# [QUIZ] Sampling (#39)

Discussion in 'Ruby' started by Graeme Defty, Jul 17, 2005.

1. ### Graeme DeftyGuest

Sorry, all. New to the list. I accidentally posted my
previous under a nonsense user id

> > Unless I'm mistaken, in the 5e6-from-1e9 sampling,

> the probability
> > that a sampling contains exactly one number from a

> given 200-numbers
> > interval is 200.0*(1/200)*(199.0/200)**199 =3D

> 0.3688. The probability
> > that this happens for 20 such 200-numbers

> intervals is
> > 0.3688**20 =3D 2.1e-09.

>=20
> I think you are wrong. A rough estimates of this
> probability gives me
> 1e-2171438.
> Actually, it should be a bit smaller, but at least
> the order of
> magnitude of the order of magnitude is right
> Quite impressive...
>=20
> Paolo
>=20
>=20

I think he is wrong too (sorry. Missed the previous
post, so I don't know who it was) but I think I think
it's wrong for a different reason.

I got the probability of getting exactly one number in
a specific interval to be as follows:
Probability of one *specific* number in the interval
1/20
Probability of all the other 19 OUT of that interval
(19/20)**19
But we have 20 specific numbers to consider, so:
20 * 1/20 * (19/20)**19
or
(19.0/20)**19
which gives a remarkably similar 0.3773536 (don't know
if this is a co-incidence. My brain hurts

Where I think this goes wrong is in assuming that
expanding this to 20 intervals just needs a **20.=20

After we get exactly one number in the first interval,
we then are looking for exactly one number in the
second interval, which is only one interval out of 19.
In other words, the probability should
be(18.0/19)**18. and so forth.

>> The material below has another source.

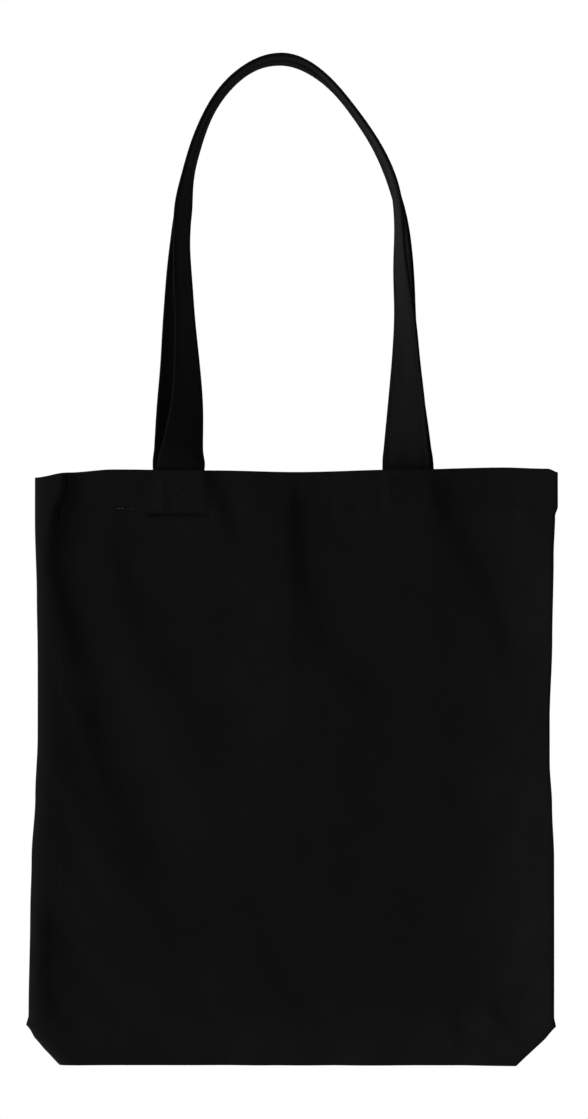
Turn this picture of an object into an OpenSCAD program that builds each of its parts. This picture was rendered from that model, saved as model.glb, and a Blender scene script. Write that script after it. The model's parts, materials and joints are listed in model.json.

The overall probability
therefore is
(19.0/20)**19 * (18.0/19)**18 * ... * (2.0/1)**1
which my RubyShell informs me is 0.377353602535307e-8,

Graeme

Send instant messages to your online friends http://uk.messenger.yahoo.co=
m=20

Graeme Defty, Jul 17, 2005

2. ### Olaf KlischatGuest

Graeme Defty <> writes:

> Sorry, all. New to the list. I accidentally posted my
> previous under a nonsense user id
>
>> > Unless I'm mistaken, in the 5e6-from-1e9 sampling,

>> the probability
>> > that a sampling contains exactly one number from a

>> given 200-numbers
>> > interval is 200.0*(1/200)*(199.0/200)**199 =

>> 0.3688. The probability
>> > that this happens for 20 such 200-numbers

>> intervals is
>> > 0.3688**20 = 2.1e-09.

>>
>> I think you are wrong. A rough estimates of this
>> probability gives me
>> 1e-2171438.
>> Actually, it should be a bit smaller, but at least
>> the order of
>> magnitude of the order of magnitude is right
>> Quite impressive...
>>
>> Paolo
>>
>>

> I think he is wrong too (sorry. Missed the previous
> post, so I don't know who it was)

Me.

> but I think I think
> it's wrong for a different reason.
>
> I got the probability of getting exactly one number in
> a specific interval to be as follows:
> Probability of one *specific* number in the interval
> 1/20
> Probability of all the other 19 OUT of that interval
> (19/20)**19
> But we have 20 specific numbers to consider, so:
> 20 * 1/20 * (19/20)**19
> or
> (19.0/20)**19

Right, that's what I did too, but I was talking about a 200-numbers
interval, not a 20-numbers one

> which gives a remarkably similar 0.3773536 (don't know
> if this is a co-incidence.

It isn't. ((x-1)/x)**(x-1) converges for x->Infinity.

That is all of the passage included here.